The tricycle held its own well up to Yonkers. Then, on Warburton Avenue, unexpected disaster overtook it. The wheels seemed to clog, and things wouldn't work worth a cent. Long after the larger machines had pulled up in a row in front of the Ardsley Club, Mr. Scott appeared, pushing his wounded tricycle up the greasy bank bounding the golf links. A merry shout went up.
"All honor to the man who had to walk here with his machine beside him," exclaimed Mr. Shattuck.
"Well, I'd have beaten the whole crowd," was Scott's good-humored rejoinder, "if I hadn't gone to pieces a little way back, but with the help of numerous caddies to push, I'm now here to tell the tale."
Mr. Davis, the leader in the race, wore a happy smile before as well as after luncheon. His locomobile made better time than an automobile of that style has ever been known to do over that route. It is said to be the only locomobile thus far built that could do it, and some of the club members venture the assertion that one of its chief aims was to beat Bostwick. Two weeks ago, in the snow run, Bostwick led that very locomobile by 40 minutes, and two other locomobiles had to turn back. Yesterday it did grand work, but, to tell the whole truth, Mr. Davis had a man with him to pump.
Bostwick's unusual position at fifth in the line is explained by a breakdown. He had to stop nearly ten minutes at King's Bridge, and then had to proceed with his running apparatus considerably out of gear. His companion, Leonce Blanchet, drives a sixteen horse power Panhard & Levassor car in Paris, and was one of the founders of the Automobile Club of France. M. Blanchet sails for home on April 25, and will be among the Parisian automobilists in the coming World's Fair races.

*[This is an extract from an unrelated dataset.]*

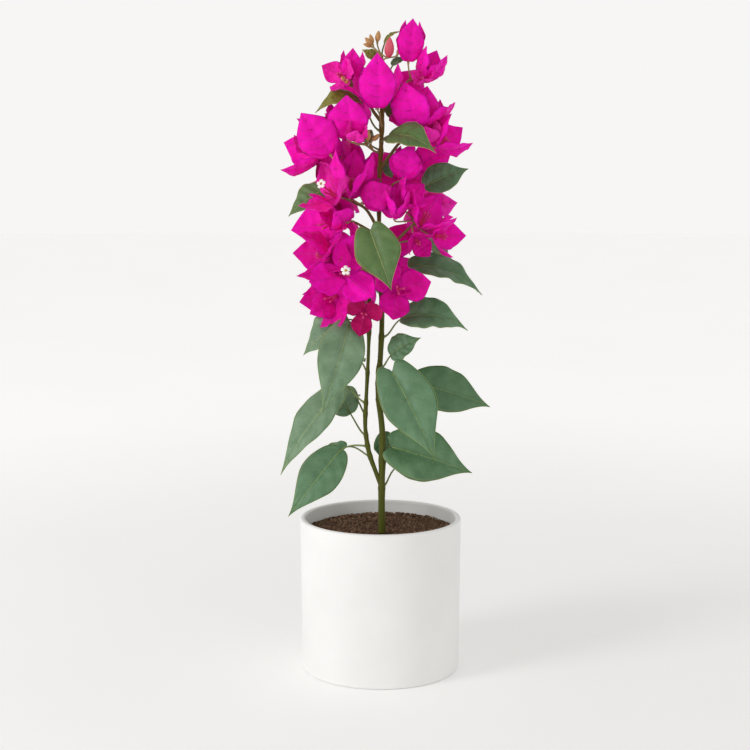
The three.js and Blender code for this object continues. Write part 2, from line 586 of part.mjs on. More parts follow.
function spraySolid(row, index, grow = 0) {
  const random = seeded(100 + index);
  const hub = vec(row.hub);
  const { start, heading } = sprout(row.on, row.at, hub);
  const distance = start.distanceTo(hub);
  const path = new THREE.QuadraticBezierCurve3(start, start.clone().addScaledVector(heading, distance * 0.4), hub);
  const pieces = [limb(path, TWIG_RADIUS * 1.4, TWIG_RADIUS, 4, 3, grow)];
  const heads = [...row.blooms, ...row.buds];
  heads.forEach((spec, k) => {
    const foot = path.getPoint(1 - (STALK_SPREAD * k) / heads.length);
    pieces.push(stalk(foot, vec(spec.at), aim(spec.clock, spec.front).axis, random, TWIG_RADIUS, grow));
    pieces.push(...(row.buds.includes(spec) ? bud(spec, grow) : bloom(spec, grow)));
  });
  return fuse(pieces);
}

// ---------------------------------------------------------------- assembly

const plant = new THREE.Group();
const placed = []; // what stands already, each a little larger than life, to be cut away from what follows

function addPart(name, solid, grown, colour, roughness) {
  let clear = solid;
  const box = solid.boundingBox();
  for (const other of placed) {
    if (boxesMeet(box, other.boundingBox())) clear = clear.subtract(other);
  }
  const material = new THREE.MeshStandardMaterial({ color: colour, roughness, metalness: 0 });
  const mesh = new THREE.Mesh(toGeometry(biggestPiece(clear)), material);
  mesh.name = name;
  plant.add(mesh);
  if (grown) placed.push(grown);
}

function boxesMeet(a, b) {
  return [0, 1, 2].every((axis) => a.min[axis] < b.max[axis] && b.min[axis] < a.max[axis]);
}

addPart("pot", potSolid(), null, COLOURS.pot, 0.55);
addPart("soil", soilSolid(), null, COLOURS.soil, 1);
for (const [name, row] of limbs) {
  addPart(name, row.build(0), row.build(JOINT_GAP), name.includes("stem") ? COLOURS.stem : COLOURS.bough, 0.75);
}
for (const row of LEAVES) {
  addPart(row.name, leafSolid(row), leafSolid(row, JOINT_GAP), row.young ? COLOURS.young_leaf : COLOURS.leaf, 0.6);
}
SPRAYS.forEach((row, index) => {
  const colour = row.blooms.length > 0 ? COLOURS.spray : COLOURS.bud;
  addPart(row.name, spraySolid(row, index), spraySolid(row, index, JOINT_GAP), colour, 0.65);
});

export default plant;
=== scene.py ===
# Bougainvillea in a round white pot, dressed around its CAD frame.
# Sizes and places are in millimetres, in the frame of the part, and turn into metres with each mesh.
import math

import bpy
import numpy as np
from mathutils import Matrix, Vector


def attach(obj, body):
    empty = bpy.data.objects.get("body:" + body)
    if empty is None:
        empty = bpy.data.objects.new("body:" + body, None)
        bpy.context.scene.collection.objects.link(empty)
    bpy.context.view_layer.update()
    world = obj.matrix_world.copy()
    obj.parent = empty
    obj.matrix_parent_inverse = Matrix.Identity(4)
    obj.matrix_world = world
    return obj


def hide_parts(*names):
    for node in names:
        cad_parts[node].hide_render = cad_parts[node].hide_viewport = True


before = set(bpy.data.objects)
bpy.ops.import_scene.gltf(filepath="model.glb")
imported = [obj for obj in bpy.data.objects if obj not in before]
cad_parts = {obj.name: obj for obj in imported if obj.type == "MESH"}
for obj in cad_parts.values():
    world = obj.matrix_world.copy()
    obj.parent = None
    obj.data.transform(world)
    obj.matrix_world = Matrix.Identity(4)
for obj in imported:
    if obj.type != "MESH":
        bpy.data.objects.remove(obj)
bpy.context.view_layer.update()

# ---------------- driving sizes, as in the part's source

MM = 0.001
POT_DIAMETER = 140.0
POT_HEIGHT = 133.6
POT_WALL = 4.5
POT_FLOOR = 6.0
POT_FOOT_SETBACK = 1.2
POT_RIM_ROUND = 2.0
POT_FOOT_ROUND = 2.5
SOIL_DEPTH_BELOW_RIM = 10.4
SOIL_TOP = POT_HEIGHT - SOIL_DEPTH_BELOW_RIM
JOINT_GAP = 0.3

PETIOLE_RADIUS = 0.8
PETIOLE_SUNK = 7.0
TWIG_RADIUS = 0.72
STALK_SPREAD = 0.6
SIDE_STEM_FORK = 163
LEAF_OUTLINE = dict(widest=0.38, root_round=0.9, tip_drawn=0.75)
BRACT_OUTLINE = dict(widest=0.45, root_round=0.85, tip_drawn=0.15)
BRACT_SIZE = 37.0
BRACT_WIDTH_SHARE = 0.82
BRACT_ROOT_SETOFF = 0.8
FLOWER_TUBE_LENGTH = 19.0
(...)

"I am glad to see automobiles securing so strong a hold in America," he said. "We will have many interesting things to show your automobile visitors this Summer, and I am sure they will come back more enthusiastic over the sport than ever."
Mr. George F. Chamberlin would have made a hot race for second place had he not turned up Broadway from Getty Square, Yonkers, when the Warburton Avenue route, taken by the other carriages, would have given him a smoother run, with two hills less. From Fifty-ninth Street, at the Fifth Avenue entrance to the Park, he reached Getty Square in fifty-five minutes, and at the turn he and Mr. Weston were abreast.

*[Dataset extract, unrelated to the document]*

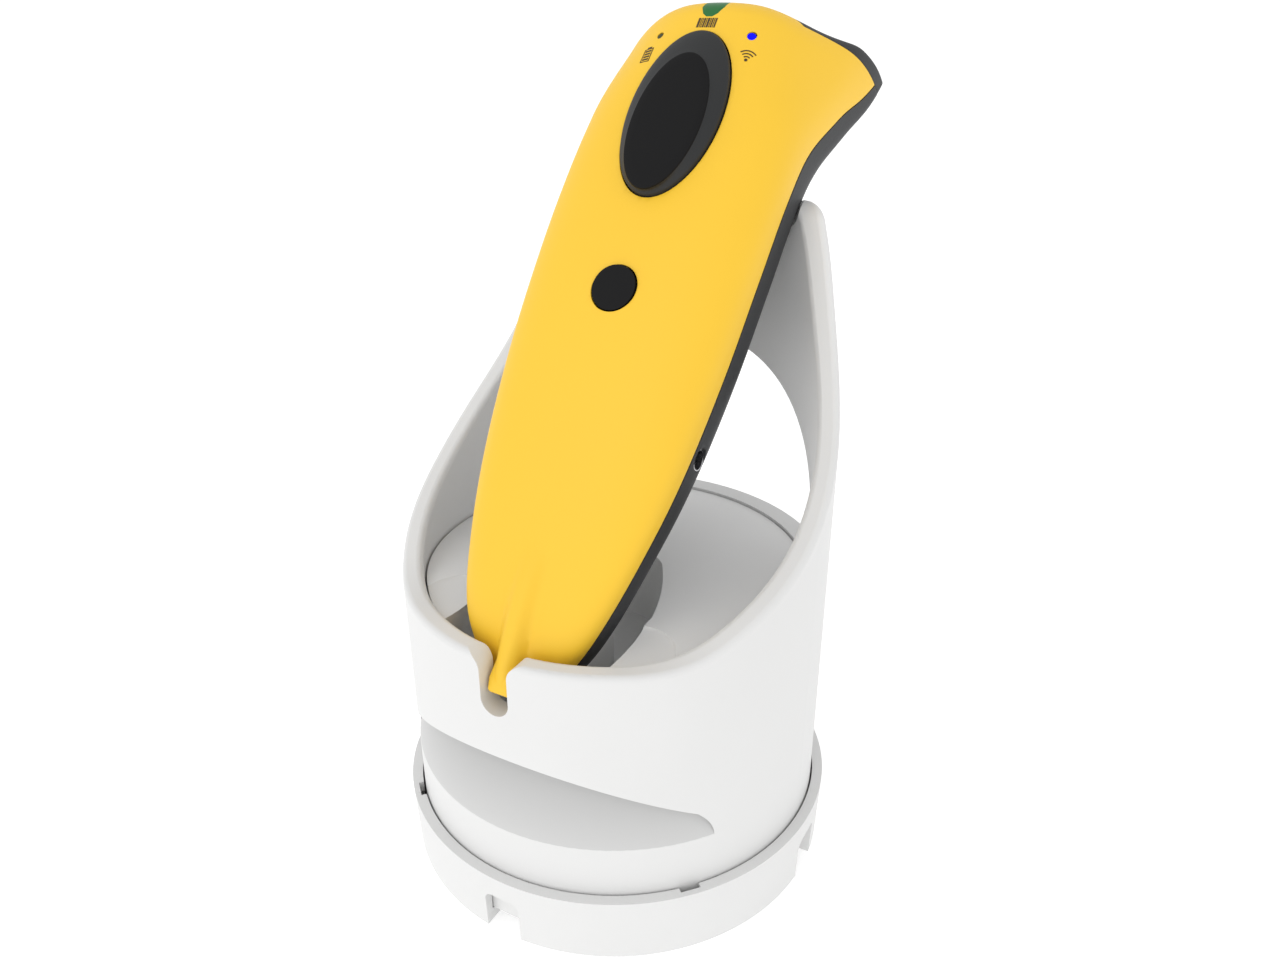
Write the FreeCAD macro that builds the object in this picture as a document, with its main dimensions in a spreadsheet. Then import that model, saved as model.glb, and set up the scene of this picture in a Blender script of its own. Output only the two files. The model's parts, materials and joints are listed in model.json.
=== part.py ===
import FreeCAD, Part
import math
import os
import Sketcher

# A cordless handheld barcode scanner and the round charging dock it stands in.
# World frame: millimetres, +Z up, the front of the dock faces -Y, the origin is the centre of the
# dock's resting plane.  The scanner's own frame has x across, y along the body from the tip of the tail
# to the nose, and z out of its yellow face; one placement leans that frame back into the dock.

Vector = FreeCAD.Vector
Rotation = FreeCAD.Rotation
Placement = FreeCAD.Placement

os.makedirs("parts", exist_ok=True)
doc = FreeCAD.newDocument("scanner_and_dock")
dims = doc.addObject("Spreadsheet::Sheet", "dims")

DIMENSIONS = {
    # Base ring and its pads.
    "ring_radius": 43.4,
    "ring_foot_radius": 42.9,
    "ring_bore": 41.35,
    "ring_opening": 30.0,
    "ring_bottom": 0.5,
    "ring_floor_top": 3.0,
    "ring_top": 13.8,
    "cable_notch_width": 7.4,
    "cable_notch_top": 9.2,
    "cable_notch_round": 1.8,
    "bayonet_groove_radius": 42.3,
    "bayonet_groove_low": 9.6,
    "bayonet_groove_high": 11.4,
    "bayonet_entry_width": 3.8,
    "bayonet_entry_angle": 48.0,
    "bayonet_turn": 20.0,
    "bayonet_tab_width": 3.0,
    "bayonet_tab_radius": 41.9,
    "bayonet_tab_low": 9.9,
    "bayonet_tab_height": 1.1,
    "fixing_hole_circle": 34.0,
    "fixing_hole_diameter": 4.3,
    "pad_radius": 4.0,
    "pad_thickness": 1.3,
    "pad_circle": 36.4,
    # Cup.
    "cup_radius": 41.0,
    "cup_bore": 37.0,
    "cup_bottom": 3.3,
    "cup_top": 125.4,
    "cup_front_rim": 60.2,
    "cup_edge_round": 1.1,
    "arch_radius": 35.5,
    "arch_centre_z": 60.8,
    "arch_sill_z": 59.8,
    "notch_half_width": 2.8,
    "notch_centre_z": 51.8,
    "crescent_radius": 52.0,
    "crescent_centre_z": -11.7,
    "crescent_low_z": 23.8,
    "crescent_high_z": 41.0,
    "crescent_depth": 4.6,
    "backing_low": 21.8,
    "backing_high": 41.9,
    "backing_low_radius": 36.9,
    "backing_high_radius": 33.6,
    "backing_end": -14.0,
    "crescent_half_width": 33.5,
    "ledge_top": 56.3,
    "ledge_height": 1.8,
    "ledge_bore": 35.4,
    "boss_circle": 33.2,
    "boss_radius": 4.0,
    "boss_bottom": 6.8,
    "boss_height": 13.0,
    "saddle_clearance": 0.4,
    # Cup floor and its pocket.
    "floor_radius": 36.6,
    "floor_low": 56.5,
    "floor_edge_z": 59.3,
    "floor_centre_z": 60.0,
    "pocket_bottom": 44.0,
    "pocket_wall": 2.0,
    "scoop_radius": 7.5,
    "scoop_depth": 1.6,
    # Bottom cover, ballast, electronics of the dock.
    "cover_radius": 36.6,
    "cover_low": 3.6,
    "cover_thickness": 3.0,
    "cover_bay_width": 15.0,
    "cover_bay_start": 11.0,
    "cover_hole_diameter": 3.4,
    "cover_screw_radius": 1.45,
    "cover_screw_length": 11.0,
    "cover_head_radius": 2.5,
    "cover_head_height": 1.7,
    "weight_radius": 28.8,
    "weight_height": 9.0,
    "weight_flat": 6.0,
    "dock_board_length": 44.0,
    "dock_board_front": 11.0,
    "dock_board_shoulder": 27.5,
    "dock_board_back": 33.0,
    "dock_board_back_half": 15.0,
    "dock_board_low": 17.4,
    "board_thickness": 1.6,
    "post_radius": 2.2,
    "inlet_radius": 4.5,
    "inlet_low": 9.4,
    "inlet_y": 22.0,
    "inlet_bore": 1.75,
    "inlet_depth": 6.5,
    # Contacts in the pocket.
    "block_half_width": 8.0,
    "block_face": -13.6,
    "contact_x": 4.0,
    "contact_along": 8.0,
    "pin_radius": 0.8,
    "pin_bore": 0.86,
    "pin_collar": 1.25,
    "pin_collar_bore": 1.35,
    # Scanner placement and skin.
    "tip_y": -39.9,
    "tip_z": 53.7,
    "lean": 57.0,
    "wall": 2.0,
    "nose_round": 5.0,
    "nose_side_share": 0.05,
    "bezel_line": 130.4,
    "hood_line": -15.0,
    "cavity_front": 131.8,
    "seam_gap": 0.3,
    "tab_half_width": 2.4,
    "tab_depth": 4.0,
    # Scan button, in its own plane on the crown.
    "scan_along": 107.1,
    "scan_height": -5.1,
    "scan_tilt": -7.2,
    "scan_half_length": 17.4,
    "scan_half_width": 9.45,
    "scan_gap": 0.3,
    "scan_proud": 1.5,
    "scan_depth": 3.2,
    "scan_bevel": 1.3,
    "scan_flange": 1.5,
    "scan_flange_thickness": 0.8,
    # Power button.
    "power_along": 71.8,
    "power_height": -1.2,
    "power_radius": 4.2,
    "power_gap": 0.3,
    "power_proud": 0.3,
    "power_depth": 3.0,
    "power_flange": 1.0,
    # Lights, window, engine.
    "light_x": 9.4,
    "light_along": 123.7,
    "light_height": -7.6,
    "battery_light_radius": 0.6,
    "radio_light_radius": 0.75,
    "scan_light_half_width": 2.0,
    "window_half_width": 15.0,
    "window_half_height": 6.0,
    "window_centre": -25.0,
    "window_corner": 2.5,
    "window_thickness": 1.1,
    "engine_half_width": 10.5,
    "engine_back": 114.0,
    "engine_length": 11.5,
    "engine_low": -28.3,
    "engine_height": 11.5,
    # Boards, battery, jack, small parts of the scanner.
    "board_back": 40.0,
    "board_front": 86.0,
    "board_half_width": 14.5,
    "board_low": -9.0,
    "scanner_board_thickness": 1.0,
    "battery_back": 50.0,
    "battery_length": 41.0,
    "battery_half_width": 13.4,
    "battery_low": -14.5,
    "battery_thickness": 5.2,
    "jack_along": 46.5,
    "jack_height": -11.2,
    "jack_hole_radius": 2.0,
    "jack_bore": 1.75,
    "jack_body_radius": 2.0,
    "jack_body_start": 10.0,
    "jack_body_length": 9.8,
    "jack_depth": 7.4,
    "shell_boss_radius": 3.0,
    "shell_screw_seat": 3.2,
    "actuator_along": 104.0,
    "actuator_lift": 3.9,
    "motor_x": -8.5,
    "motor_radius": 4.0,
    "motor_height": 2.7,
    "beeper_x": 8.0,
    "beeper_radius": 4.6,
    "beeper_height": 3.2,
    "beeper_port": 0.8,
    "contact_pad_radius": 1.6,
    "contact_pad_height": 1.6,
    "shell_screw_radius": 1.0,
    "shell_head_radius": 1.9,
}
for row, (alias, value) in enumerate(DIMENSIONS.items(), start=1):
    dims.set("A%d" % row, alias)
    dims.set("B%d" % row, str(value))
    dims.setAlias("B%d" % row, alias)
doc.recompute()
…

The latter had the only new machine in the run. It is the first of the new Winton carriages that has been put to practical use and is of nine horse power. The old Wintons, used by all except Davis, Morris, and Scott, have but six horse power. Considerable interest was expressed previous to the start as to the time Weston might make. Some predicted he would have things all his own way. But a new automobile, like a new horse, needs to be carefully studied to bring out all its best points. One or two details of machinery are not yet adjusted to Mr. Weston's liking, and that is the reason he is trying it for a few days before shipping the new machine to Europe. Mr. Weston is from Scranton, Penn., and has made some long and difficult runs.
A sharp eye was kept to windward for mounted police, and when one was occasionally seen in the distance there was a prompt cutting off of speed and a deferential bow as the driver ran by the danger spot. Two of the members, however, were called to account in Yonkers and warned to take things more easy.
It was a grand day and the best run held by the club, so all felt happy. Around the luncheon table an informal meeting of the Committee on Runs was held, and a run to Babylon was agreed upon for the next tour, on Saturday, April 14.